Set problem
Each line in the entries below that holds the string "type" is to be listed.

Records for this task

──────────

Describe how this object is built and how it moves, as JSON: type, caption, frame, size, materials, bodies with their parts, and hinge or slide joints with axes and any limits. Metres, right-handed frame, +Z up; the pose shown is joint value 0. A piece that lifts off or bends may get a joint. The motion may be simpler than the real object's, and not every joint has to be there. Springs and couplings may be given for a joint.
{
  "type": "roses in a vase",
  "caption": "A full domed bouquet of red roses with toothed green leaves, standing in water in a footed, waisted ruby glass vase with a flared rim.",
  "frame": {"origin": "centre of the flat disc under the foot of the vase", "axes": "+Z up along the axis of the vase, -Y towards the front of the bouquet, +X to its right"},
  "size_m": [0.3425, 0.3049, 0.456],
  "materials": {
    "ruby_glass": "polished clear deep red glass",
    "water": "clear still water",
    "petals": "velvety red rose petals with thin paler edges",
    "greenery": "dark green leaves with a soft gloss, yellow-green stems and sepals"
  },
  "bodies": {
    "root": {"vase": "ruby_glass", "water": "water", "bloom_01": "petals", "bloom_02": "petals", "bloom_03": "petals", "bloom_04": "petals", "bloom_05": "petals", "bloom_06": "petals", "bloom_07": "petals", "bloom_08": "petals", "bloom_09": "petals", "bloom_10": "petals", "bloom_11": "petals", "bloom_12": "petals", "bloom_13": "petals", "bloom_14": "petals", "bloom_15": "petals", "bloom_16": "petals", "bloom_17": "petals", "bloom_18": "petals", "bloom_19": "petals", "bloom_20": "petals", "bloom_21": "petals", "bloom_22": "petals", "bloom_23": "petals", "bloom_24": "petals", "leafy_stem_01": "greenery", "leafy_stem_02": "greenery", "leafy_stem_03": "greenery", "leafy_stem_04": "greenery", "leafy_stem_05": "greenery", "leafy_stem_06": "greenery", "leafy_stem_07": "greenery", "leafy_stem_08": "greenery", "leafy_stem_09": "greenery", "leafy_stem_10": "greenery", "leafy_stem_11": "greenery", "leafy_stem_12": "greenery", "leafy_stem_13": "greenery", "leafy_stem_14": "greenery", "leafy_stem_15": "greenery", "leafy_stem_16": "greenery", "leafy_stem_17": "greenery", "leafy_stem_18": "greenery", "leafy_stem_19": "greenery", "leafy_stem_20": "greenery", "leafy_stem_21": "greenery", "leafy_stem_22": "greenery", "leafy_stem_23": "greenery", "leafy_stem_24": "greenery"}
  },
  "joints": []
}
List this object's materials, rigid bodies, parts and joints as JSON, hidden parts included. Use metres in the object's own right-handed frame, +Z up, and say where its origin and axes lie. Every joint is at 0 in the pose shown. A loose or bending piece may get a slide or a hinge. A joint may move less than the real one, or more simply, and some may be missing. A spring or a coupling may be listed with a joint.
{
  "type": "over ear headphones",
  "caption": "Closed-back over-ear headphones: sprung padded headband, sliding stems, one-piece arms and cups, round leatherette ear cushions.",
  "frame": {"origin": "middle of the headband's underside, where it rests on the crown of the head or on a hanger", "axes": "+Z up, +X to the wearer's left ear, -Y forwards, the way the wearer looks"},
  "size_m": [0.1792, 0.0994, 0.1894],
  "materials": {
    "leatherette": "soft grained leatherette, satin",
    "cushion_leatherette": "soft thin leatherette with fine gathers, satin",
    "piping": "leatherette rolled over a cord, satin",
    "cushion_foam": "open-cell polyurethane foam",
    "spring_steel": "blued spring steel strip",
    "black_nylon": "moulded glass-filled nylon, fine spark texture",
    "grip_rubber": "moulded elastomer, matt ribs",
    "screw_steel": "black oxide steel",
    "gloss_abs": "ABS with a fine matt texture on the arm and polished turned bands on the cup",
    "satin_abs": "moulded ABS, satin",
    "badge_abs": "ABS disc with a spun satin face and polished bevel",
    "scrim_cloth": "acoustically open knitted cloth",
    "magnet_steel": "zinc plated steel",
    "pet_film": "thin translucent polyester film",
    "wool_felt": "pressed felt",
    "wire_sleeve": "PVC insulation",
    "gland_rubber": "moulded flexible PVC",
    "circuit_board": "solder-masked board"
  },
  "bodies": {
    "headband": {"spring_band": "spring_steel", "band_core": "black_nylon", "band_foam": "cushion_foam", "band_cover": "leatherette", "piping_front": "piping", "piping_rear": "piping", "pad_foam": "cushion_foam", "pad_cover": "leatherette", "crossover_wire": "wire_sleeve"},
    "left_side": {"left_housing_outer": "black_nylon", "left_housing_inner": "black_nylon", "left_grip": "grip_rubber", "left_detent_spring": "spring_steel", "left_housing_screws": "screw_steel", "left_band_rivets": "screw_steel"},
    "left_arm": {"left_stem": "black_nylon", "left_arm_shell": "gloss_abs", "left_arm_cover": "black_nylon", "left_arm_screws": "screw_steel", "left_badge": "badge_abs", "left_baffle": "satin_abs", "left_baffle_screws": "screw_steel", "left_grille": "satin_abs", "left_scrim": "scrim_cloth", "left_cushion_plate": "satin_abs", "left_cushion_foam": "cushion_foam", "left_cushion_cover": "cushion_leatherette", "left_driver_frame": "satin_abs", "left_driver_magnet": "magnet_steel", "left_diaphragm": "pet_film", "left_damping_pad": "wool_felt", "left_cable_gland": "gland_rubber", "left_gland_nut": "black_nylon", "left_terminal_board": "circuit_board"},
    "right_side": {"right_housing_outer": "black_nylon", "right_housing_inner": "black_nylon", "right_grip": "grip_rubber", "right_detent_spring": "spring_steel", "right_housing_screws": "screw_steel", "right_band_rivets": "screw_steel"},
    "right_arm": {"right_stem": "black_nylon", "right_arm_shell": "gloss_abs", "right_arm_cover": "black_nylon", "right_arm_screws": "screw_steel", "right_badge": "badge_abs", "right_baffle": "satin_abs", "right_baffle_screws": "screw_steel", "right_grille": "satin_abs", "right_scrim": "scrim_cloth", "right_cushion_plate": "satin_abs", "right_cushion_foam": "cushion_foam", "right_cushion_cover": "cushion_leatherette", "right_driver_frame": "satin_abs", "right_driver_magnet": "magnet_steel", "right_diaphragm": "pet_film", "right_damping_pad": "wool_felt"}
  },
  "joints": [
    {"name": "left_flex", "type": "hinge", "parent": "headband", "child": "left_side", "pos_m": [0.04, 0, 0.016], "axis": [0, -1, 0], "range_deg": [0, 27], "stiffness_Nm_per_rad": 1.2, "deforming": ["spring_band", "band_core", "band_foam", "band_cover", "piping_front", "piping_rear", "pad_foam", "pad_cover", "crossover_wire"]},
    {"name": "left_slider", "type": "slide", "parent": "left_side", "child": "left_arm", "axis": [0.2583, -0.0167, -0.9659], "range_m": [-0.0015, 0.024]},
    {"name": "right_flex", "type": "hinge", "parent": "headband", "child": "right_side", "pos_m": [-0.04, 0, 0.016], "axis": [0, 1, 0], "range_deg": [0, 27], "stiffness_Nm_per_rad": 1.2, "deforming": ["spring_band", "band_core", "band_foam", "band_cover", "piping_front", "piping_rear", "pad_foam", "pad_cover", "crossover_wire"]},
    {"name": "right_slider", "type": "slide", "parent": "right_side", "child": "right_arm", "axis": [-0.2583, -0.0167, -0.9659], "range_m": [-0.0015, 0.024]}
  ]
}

──────────

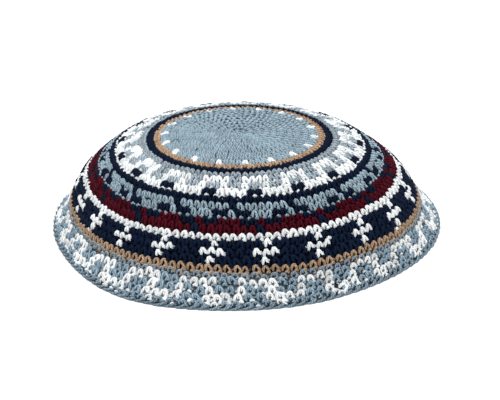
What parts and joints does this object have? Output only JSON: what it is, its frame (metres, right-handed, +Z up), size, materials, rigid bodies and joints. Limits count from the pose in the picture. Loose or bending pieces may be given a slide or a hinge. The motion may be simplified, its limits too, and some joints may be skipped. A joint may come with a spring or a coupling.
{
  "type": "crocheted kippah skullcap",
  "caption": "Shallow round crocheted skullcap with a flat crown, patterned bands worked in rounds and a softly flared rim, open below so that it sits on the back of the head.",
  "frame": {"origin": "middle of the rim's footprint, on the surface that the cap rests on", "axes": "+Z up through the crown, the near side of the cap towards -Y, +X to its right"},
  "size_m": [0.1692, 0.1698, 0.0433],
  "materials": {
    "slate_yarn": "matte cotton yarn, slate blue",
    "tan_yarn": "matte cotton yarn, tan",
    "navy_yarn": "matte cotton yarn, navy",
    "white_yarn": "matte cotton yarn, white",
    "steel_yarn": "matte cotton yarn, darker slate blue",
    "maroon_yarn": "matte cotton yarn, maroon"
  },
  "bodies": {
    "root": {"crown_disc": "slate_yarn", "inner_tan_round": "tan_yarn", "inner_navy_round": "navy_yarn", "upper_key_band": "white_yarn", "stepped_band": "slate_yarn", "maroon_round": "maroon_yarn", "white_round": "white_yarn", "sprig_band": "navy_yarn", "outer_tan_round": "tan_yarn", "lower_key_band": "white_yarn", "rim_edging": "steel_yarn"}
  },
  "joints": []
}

──────────

Solution for this exercise
Describe how this object is built and how it moves, as JSON: type, caption, frame, size, materials, bodies with their parts, and hinge or slide joints with axes and any limits. Metres, right-handed frame, +Z up; the pose shown is joint value 0. A piece that lifts off or bends may get a joint. The motion may be simpler than the real object's, and not every joint has to be there. Springs and couplings may be given for a joint.
  "type": "roses in a vase",
  "type": "over ear headphones",
    {"name": "left_flex", "type": "hinge", "parent": "headband", "child": "left_side", "pos_m": [0.04, 0, 0.016], "axis": [0, -1, 0], "range_deg": [0, 27], "stiffness_Nm_per_rad": 1.2, "deforming": ["spring_band", "band_core", "band_foam", "band_cover", "piping_front", "piping_rear", "pad_foam", "pad_cover", "crossover_wire"]},
    {"name": "left_slider", "type": "slide", "parent": "left_side", "child": "left_arm", "axis": [0.2583, -0.0167, -0.9659], "range_m": [-0.0015, 0.024]},
    {"name": "right_flex", "type": "hinge", "parent": "headband", "child": "right_side", "pos_m": [-0.04, 0, 0.016], "axis": [0, 1, 0], "range_deg": [0, 27], "stiffness_Nm_per_rad": 1.2, "deforming": ["spring_band", "band_core", "band_foam", "band_cover", "piping_front", "piping_rear", "pad_foam", "pad_cover", "crossover_wire"]},
    {"name": "right_slider", "type": "slide", "parent": "right_side", "child": "right_arm", "axis": [-0.2583, -0.0167, -0.9659], "range_m": [-0.0015, 0.024]}
  "type": "crocheted kippah skullcap",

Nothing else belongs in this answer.